Retype the material in full, keeping every word the same.

──────── Material ────────

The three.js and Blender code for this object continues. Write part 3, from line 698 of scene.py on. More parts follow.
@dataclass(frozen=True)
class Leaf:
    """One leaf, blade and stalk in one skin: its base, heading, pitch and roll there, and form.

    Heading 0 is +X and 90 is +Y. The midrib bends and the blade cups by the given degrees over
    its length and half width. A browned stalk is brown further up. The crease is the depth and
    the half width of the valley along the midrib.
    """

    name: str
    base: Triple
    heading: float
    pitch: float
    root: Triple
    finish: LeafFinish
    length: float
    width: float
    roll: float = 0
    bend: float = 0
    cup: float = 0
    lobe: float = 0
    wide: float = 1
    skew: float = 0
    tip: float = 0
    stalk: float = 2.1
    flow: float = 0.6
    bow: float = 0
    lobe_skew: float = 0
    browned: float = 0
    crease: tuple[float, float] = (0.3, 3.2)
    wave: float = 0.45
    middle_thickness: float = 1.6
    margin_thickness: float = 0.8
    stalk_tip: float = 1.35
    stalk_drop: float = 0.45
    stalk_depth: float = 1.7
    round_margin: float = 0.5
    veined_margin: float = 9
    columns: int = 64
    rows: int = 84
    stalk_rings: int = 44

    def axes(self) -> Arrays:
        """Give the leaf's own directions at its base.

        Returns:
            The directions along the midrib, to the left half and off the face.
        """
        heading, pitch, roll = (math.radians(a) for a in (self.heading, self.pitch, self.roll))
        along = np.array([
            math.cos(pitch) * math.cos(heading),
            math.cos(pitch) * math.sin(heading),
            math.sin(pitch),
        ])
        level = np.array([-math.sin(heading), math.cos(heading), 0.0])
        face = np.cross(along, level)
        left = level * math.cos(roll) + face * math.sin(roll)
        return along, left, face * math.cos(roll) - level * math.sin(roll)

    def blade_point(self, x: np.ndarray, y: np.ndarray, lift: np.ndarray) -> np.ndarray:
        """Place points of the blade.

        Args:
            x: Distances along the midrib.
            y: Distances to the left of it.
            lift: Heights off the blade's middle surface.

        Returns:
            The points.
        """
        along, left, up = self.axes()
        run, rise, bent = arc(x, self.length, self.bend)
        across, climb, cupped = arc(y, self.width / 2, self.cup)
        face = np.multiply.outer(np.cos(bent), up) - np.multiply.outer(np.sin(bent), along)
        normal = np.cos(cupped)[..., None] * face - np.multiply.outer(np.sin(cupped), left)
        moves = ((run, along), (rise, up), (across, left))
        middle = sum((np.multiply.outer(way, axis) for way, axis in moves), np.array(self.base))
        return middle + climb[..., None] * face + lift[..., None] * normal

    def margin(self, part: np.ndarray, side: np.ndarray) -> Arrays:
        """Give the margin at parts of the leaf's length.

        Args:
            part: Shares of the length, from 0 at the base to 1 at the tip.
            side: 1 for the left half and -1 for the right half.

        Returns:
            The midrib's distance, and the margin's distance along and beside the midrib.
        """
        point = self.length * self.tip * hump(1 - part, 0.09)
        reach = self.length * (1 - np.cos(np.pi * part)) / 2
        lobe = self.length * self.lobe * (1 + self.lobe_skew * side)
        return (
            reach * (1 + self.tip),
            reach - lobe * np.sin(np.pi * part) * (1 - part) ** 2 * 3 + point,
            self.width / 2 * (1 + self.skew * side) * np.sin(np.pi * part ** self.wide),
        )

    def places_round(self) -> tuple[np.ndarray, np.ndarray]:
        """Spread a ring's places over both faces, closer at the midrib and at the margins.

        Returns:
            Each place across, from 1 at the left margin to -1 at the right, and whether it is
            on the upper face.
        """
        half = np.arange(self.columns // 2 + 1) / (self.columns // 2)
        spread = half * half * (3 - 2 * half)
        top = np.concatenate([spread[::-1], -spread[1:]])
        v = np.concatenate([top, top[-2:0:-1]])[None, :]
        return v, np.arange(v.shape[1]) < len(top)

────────

## Answer in full:
The three.js and Blender code for this object continues. Write part 3, from line 698 of scene.py on. More parts follow.
@dataclass(frozen=True)
class Leaf:
    """One leaf, blade and stalk in one skin: its base, heading, pitch and roll there, and form.

    Heading 0 is +X and 90 is +Y. The midrib bends and the blade cups by the given degrees over
    its length and half width. A browned stalk is brown further up. The crease is the depth and
    the half width of the valley along the midrib.
    """

    name: str
    base: Triple
    heading: float
    pitch: float
    root: Triple
    finish: LeafFinish
    length: float
    width: float
    roll: float = 0
    bend: float = 0
    cup: float = 0
    lobe: float = 0
    wide: float = 1
    skew: float = 0
    tip: float = 0
    stalk: float = 2.1
    flow: float = 0.6
    bow: float = 0
    lobe_skew: float = 0
    browned: float = 0
    crease: tuple[float, float] = (0.3, 3.2)
    wave: float = 0.45
    middle_thickness: float = 1.6
    margin_thickness: float = 0.8
    stalk_tip: float = 1.35
    stalk_drop: float = 0.45
    stalk_depth: float = 1.7
    round_margin: float = 0.5
    veined_margin: float = 9
    columns: int = 64
    rows: int = 84
    stalk_rings: int = 44

    def axes(self) -> Arrays:
        """Give the leaf's own directions at its base.

        Returns:
            The directions along the midrib, to the left half and off the face.
        """
        heading, pitch, roll = (math.radians(a) for a in (self.heading, self.pitch, self.roll))
        along = np.array([
            math.cos(pitch) * math.cos(heading),
            math.cos(pitch) * math.sin(heading),
            math.sin(pitch),
        ])
        level = np.array([-math.sin(heading), math.cos(heading), 0.0])
        face = np.cross(along, level)
        left = level * math.cos(roll) + face * math.sin(roll)
        return along, left, face * math.cos(roll) - level * math.sin(roll)

    def blade_point(self, x: np.ndarray, y: np.ndarray, lift: np.ndarray) -> np.ndarray:
        """Place points of the blade.

        Args:
            x: Distances along the midrib.
            y: Distances to the left of it.
            lift: Heights off the blade's middle surface.

        Returns:
            The points.
        """
        along, left, up = self.axes()
        run, rise, bent = arc(x, self.length, self.bend)
        across, climb, cupped = arc(y, self.width / 2, self.cup)
        face = np.multiply.outer(np.cos(bent), up) - np.multiply.outer(np.sin(bent), along)
        normal = np.cos(cupped)[..., None] * face - np.multiply.outer(np.sin(cupped), left)
        moves = ((run, along), (rise, up), (across, left))
        middle = sum((np.multiply.outer(way, axis) for way, axis in moves), np.array(self.base))
        return middle + climb[..., None] * face + lift[..., None] * normal

    def margin(self, part: np.ndarray, side: np.ndarray) -> Arrays:
        """Give the margin at parts of the leaf's length.

        Args:
            part: Shares of the length, from 0 at the base to 1 at the tip.
            side: 1 for the left half and -1 for the right half.

        Returns:
            The midrib's distance, and the margin's distance along and beside the midrib.
        """
        point = self.length * self.tip * hump(1 - part, 0.09)
        reach = self.length * (1 - np.cos(np.pi * part)) / 2
        lobe = self.length * self.lobe * (1 + self.lobe_skew * side)
        return (
            reach * (1 + self.tip),
            reach - lobe * np.sin(np.pi * part) * (1 - part) ** 2 * 3 + point,
            self.width / 2 * (1 + self.skew * side) * np.sin(np.pi * part ** self.wide),
        )

    def places_round(self) -> tuple[np.ndarray, np.ndarray]:
        """Spread a ring's places over both faces, closer at the midrib and at the margins.

        Returns:
            Each place across, from 1 at the left margin to -1 at the right, and whether it is
            on the upper face.
        """
        half = np.arange(self.columns // 2 + 1) / (self.columns // 2)
        spread = half * half * (3 - 2 * half)
        top = np.concatenate([spread[::-1], -spread[1:]])
        v = np.concatenate([top, top[-2:0:-1]])[None, :]
        return v, np.arange(v.shape[1]) < len(top)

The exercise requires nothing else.